_Exercise goal_
Gather all lines from the material that contain "bodies".

_Data shown_
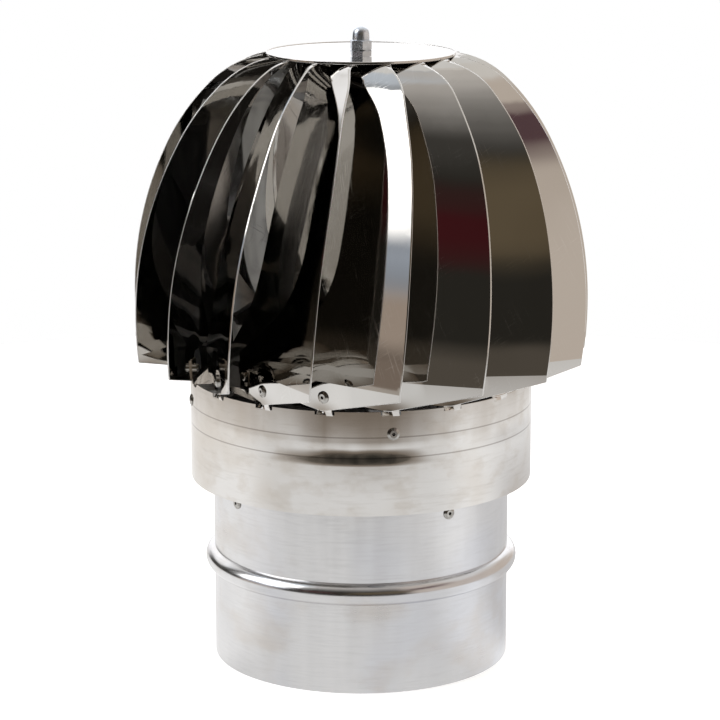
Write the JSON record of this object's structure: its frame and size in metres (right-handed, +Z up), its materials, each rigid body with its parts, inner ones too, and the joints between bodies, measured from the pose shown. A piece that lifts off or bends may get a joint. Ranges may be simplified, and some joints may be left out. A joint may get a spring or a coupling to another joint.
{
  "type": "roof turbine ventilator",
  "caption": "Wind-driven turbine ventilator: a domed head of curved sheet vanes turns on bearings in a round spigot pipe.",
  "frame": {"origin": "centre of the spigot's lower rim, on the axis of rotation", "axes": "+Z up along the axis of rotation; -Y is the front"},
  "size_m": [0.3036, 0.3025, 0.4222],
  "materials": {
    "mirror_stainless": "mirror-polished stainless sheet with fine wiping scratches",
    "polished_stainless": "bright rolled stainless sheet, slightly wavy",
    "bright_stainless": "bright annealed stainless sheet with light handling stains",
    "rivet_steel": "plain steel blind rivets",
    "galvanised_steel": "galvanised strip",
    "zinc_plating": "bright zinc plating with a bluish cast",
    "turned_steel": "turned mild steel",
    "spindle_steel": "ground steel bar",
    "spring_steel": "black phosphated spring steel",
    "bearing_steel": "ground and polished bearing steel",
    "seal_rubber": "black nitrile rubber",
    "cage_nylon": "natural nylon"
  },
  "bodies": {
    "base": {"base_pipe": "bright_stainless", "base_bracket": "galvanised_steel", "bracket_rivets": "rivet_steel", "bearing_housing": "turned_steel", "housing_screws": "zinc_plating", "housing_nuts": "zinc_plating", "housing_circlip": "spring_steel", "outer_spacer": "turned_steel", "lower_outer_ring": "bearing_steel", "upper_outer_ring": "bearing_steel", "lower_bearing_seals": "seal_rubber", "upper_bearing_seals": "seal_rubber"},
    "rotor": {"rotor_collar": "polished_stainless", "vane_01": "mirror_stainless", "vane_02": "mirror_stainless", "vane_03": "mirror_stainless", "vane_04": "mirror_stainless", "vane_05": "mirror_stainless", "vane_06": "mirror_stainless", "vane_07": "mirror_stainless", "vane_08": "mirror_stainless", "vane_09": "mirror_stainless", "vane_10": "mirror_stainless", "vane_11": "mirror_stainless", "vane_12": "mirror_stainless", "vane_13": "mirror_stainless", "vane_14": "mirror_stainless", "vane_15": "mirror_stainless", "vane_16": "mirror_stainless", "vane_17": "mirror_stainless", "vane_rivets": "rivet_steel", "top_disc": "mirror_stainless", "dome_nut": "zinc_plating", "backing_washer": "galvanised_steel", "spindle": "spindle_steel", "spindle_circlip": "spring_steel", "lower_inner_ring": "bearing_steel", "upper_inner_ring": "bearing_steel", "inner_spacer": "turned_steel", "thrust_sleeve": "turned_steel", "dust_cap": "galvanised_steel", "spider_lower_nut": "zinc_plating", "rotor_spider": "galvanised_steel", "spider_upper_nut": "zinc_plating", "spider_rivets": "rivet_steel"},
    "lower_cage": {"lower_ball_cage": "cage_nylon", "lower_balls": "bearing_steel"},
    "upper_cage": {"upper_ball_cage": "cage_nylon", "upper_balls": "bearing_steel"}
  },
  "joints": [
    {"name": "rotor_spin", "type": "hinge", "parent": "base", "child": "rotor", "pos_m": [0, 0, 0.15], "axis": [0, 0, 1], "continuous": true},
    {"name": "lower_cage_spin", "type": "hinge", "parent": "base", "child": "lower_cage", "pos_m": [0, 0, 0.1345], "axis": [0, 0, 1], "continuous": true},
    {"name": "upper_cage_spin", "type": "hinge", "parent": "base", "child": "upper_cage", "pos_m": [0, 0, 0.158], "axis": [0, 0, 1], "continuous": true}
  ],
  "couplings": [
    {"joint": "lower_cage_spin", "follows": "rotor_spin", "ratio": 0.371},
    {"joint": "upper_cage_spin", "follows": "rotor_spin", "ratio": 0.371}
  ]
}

_Response to the task_
Write the JSON record of this object's structure: its frame and size in metres (right-handed, +Z up), its materials, each rigid body with its parts, inner ones too, and the joints between bodies, measured from the pose shown. A piece that lifts off or bends may get a joint. Ranges may be simplified, and some joints may be left out. A joint may get a spring or a coupling to another joint.
  "bodies": {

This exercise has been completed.